## Start Data to process

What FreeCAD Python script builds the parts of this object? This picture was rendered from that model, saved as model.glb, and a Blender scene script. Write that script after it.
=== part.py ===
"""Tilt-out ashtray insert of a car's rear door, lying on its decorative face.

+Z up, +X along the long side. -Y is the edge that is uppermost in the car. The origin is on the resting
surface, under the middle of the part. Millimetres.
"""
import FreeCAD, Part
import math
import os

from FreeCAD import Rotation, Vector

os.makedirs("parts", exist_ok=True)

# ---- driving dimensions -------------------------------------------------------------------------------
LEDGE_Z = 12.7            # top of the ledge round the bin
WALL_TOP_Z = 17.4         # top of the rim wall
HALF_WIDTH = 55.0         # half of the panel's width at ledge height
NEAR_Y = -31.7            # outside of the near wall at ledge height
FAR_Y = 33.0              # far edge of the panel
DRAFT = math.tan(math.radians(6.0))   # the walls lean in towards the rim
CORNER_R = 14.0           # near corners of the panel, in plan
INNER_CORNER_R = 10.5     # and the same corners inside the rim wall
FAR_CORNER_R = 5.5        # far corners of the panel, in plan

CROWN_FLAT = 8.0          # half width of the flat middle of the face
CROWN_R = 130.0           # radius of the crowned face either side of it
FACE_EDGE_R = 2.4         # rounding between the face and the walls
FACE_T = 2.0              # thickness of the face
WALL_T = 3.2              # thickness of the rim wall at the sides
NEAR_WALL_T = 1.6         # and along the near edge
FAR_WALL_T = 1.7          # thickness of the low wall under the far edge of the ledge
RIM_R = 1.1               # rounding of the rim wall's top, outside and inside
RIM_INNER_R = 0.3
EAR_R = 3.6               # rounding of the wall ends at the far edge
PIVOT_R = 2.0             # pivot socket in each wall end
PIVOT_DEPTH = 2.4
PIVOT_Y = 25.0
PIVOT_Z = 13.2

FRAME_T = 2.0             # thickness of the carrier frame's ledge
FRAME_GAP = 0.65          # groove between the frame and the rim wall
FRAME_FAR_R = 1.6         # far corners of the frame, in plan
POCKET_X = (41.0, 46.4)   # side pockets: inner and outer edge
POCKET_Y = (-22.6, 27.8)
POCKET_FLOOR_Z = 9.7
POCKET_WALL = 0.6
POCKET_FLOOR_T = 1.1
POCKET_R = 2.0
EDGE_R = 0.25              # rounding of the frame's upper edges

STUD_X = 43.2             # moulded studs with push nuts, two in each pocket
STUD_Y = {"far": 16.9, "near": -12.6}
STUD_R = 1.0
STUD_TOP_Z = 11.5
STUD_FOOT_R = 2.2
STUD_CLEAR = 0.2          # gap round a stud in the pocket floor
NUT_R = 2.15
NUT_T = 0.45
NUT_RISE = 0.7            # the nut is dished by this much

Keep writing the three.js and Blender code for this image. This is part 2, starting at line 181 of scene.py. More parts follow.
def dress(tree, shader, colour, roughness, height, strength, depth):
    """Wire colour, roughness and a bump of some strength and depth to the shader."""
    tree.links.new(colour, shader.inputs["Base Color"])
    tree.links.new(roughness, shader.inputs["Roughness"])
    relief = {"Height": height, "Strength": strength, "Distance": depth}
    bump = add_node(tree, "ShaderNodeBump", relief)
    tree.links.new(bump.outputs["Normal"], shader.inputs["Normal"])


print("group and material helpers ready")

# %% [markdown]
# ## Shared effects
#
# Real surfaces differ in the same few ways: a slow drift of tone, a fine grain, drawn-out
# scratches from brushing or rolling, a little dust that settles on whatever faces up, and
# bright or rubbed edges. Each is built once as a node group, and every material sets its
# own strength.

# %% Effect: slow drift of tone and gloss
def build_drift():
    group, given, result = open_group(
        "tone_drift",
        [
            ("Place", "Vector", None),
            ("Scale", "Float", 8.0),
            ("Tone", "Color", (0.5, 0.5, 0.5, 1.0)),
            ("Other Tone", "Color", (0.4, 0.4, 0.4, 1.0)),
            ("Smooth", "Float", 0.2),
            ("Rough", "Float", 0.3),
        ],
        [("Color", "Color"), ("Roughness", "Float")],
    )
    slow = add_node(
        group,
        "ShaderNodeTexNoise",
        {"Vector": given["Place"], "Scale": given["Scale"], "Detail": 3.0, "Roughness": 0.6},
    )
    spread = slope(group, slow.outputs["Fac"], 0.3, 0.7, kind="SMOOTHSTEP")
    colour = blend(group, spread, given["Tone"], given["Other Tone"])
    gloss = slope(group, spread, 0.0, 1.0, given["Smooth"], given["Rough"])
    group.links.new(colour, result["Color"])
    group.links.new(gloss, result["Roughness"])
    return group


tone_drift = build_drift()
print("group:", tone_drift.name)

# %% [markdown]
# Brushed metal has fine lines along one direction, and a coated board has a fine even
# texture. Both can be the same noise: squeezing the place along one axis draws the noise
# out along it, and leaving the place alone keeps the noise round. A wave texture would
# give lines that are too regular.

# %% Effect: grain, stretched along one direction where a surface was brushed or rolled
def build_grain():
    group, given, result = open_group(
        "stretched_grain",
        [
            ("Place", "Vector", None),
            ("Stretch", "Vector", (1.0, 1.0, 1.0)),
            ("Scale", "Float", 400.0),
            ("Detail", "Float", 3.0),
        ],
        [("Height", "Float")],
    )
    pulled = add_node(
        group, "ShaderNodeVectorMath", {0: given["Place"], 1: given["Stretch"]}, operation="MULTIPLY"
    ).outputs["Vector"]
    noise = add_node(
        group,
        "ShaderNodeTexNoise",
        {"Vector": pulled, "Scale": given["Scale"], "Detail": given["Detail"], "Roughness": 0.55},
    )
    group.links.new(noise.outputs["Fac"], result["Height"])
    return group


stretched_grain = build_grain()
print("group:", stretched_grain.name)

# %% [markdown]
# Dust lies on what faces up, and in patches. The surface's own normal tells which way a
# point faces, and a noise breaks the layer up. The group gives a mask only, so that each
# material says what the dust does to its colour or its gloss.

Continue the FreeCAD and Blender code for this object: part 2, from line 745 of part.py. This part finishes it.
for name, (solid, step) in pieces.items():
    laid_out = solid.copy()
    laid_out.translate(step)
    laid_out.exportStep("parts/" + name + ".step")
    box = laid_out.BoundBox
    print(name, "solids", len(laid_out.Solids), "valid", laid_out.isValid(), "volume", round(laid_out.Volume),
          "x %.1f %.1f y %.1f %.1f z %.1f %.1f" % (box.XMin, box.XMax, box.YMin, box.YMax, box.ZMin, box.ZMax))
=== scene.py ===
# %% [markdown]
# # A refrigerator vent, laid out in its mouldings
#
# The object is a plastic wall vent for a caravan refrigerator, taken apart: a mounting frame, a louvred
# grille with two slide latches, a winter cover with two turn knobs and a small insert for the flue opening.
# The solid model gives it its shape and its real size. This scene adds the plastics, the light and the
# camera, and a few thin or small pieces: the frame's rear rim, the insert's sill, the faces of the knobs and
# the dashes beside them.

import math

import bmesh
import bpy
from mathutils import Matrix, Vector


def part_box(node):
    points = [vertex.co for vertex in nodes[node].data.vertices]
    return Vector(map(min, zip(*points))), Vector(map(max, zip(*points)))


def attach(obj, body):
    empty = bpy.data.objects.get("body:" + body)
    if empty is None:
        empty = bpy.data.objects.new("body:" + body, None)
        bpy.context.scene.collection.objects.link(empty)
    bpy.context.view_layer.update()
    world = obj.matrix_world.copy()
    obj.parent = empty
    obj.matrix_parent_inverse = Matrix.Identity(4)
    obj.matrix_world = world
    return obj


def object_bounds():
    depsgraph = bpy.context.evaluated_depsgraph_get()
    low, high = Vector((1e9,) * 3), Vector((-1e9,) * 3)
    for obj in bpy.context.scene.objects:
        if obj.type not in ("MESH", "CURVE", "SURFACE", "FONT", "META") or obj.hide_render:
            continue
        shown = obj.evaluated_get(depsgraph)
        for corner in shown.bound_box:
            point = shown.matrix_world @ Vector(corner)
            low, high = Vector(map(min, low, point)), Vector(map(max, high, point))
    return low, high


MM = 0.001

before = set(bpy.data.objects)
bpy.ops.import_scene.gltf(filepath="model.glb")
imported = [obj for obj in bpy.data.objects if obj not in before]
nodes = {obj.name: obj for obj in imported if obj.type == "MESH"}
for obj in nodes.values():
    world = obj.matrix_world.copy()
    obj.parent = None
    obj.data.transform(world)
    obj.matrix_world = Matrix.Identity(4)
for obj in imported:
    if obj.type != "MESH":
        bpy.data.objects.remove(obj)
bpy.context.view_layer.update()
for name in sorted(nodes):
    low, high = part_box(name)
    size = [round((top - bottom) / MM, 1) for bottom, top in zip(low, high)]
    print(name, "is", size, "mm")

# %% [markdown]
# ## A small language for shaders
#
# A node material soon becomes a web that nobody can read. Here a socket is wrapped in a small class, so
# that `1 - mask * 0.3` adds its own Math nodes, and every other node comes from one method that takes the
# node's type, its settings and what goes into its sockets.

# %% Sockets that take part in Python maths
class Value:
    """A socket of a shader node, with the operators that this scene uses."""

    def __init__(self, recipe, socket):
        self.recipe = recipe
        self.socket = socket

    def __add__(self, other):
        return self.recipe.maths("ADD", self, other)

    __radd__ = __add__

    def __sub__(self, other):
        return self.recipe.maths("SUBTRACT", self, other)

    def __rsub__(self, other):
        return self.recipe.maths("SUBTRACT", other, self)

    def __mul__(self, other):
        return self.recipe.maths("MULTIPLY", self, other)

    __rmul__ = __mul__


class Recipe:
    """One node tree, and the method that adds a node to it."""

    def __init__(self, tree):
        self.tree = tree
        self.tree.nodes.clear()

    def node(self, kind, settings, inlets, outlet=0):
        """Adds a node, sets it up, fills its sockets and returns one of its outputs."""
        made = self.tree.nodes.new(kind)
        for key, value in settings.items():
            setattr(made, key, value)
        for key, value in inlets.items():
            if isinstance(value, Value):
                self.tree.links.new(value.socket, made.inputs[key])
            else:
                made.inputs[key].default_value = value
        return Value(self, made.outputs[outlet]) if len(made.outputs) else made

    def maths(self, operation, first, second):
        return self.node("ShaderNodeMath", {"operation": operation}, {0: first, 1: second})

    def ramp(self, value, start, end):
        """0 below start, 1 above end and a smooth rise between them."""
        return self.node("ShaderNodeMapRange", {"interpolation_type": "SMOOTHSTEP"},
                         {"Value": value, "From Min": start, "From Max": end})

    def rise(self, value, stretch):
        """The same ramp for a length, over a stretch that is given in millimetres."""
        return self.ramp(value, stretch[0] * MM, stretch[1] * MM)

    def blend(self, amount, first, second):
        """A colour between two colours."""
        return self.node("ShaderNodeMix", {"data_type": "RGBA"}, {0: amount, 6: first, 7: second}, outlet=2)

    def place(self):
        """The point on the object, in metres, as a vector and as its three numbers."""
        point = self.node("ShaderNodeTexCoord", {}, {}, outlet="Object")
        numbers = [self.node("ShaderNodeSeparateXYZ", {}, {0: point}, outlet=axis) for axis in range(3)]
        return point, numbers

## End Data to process

* [The request] In the listing above, find the line with "stretched_grain = build_grain()" and the line with "shown = obj.evaluated_get(depsgraph)", then print exactly those lines and every line between them.

* [Output for this task]
stretched_grain = build_grain()
print("group:", stretched_grain.name)

# %% [markdown]
# Dust lies on what faces up, and in patches. The surface's own normal tells which way a
# point faces, and a noise breaks the layer up. The group gives a mask only, so that each
# material says what the dust does to its colour or its gloss.

Continue the FreeCAD and Blender code for this object: part 2, from line 745 of part.py. This part finishes it.
for name, (solid, step) in pieces.items():
    laid_out = solid.copy()
    laid_out.translate(step)
    laid_out.exportStep("parts/" + name + ".step")
    box = laid_out.BoundBox
    print(name, "solids", len(laid_out.Solids), "valid", laid_out.isValid(), "volume", round(laid_out.Volume),
          "x %.1f %.1f y %.1f %.1f z %.1f %.1f" % (box.XMin, box.XMax, box.YMin, box.YMax, box.ZMin, box.ZMax))
=== scene.py ===
# %% [markdown]
# # A refrigerator vent, laid out in its mouldings
#
# The object is a plastic wall vent for a caravan refrigerator, taken apart: a mounting frame, a louvred
# grille with two slide latches, a winter cover with two turn knobs and a small insert for the flue opening.
# The solid model gives it its shape and its real size. This scene adds the plastics, the light and the
# camera, and a few thin or small pieces: the frame's rear rim, the insert's sill, the faces of the knobs and
# the dashes beside them.

import math

import bmesh
import bpy
from mathutils import Matrix, Vector


def part_box(node):
    points = [vertex.co for vertex in nodes[node].data.vertices]
    return Vector(map(min, zip(*points))), Vector(map(max, zip(*points)))


def attach(obj, body):
    empty = bpy.data.objects.get("body:" + body)
    if empty is None:
        empty = bpy.data.objects.new("body:" + body, None)
        bpy.context.scene.collection.objects.link(empty)
    bpy.context.view_layer.update()
    world = obj.matrix_world.copy()
    obj.parent = empty
    obj.matrix_parent_inverse = Matrix.Identity(4)
    obj.matrix_world = world
    return obj


def object_bounds():
    depsgraph = bpy.context.evaluated_depsgraph_get()
    low, high = Vector((1e9,) * 3), Vector((-1e9,) * 3)
    for obj in bpy.context.scene.objects:
        if obj.type not in ("MESH", "CURVE", "SURFACE", "FONT", "META") or obj.hide_render:
            continue
        shown = obj.evaluated_get(depsgraph)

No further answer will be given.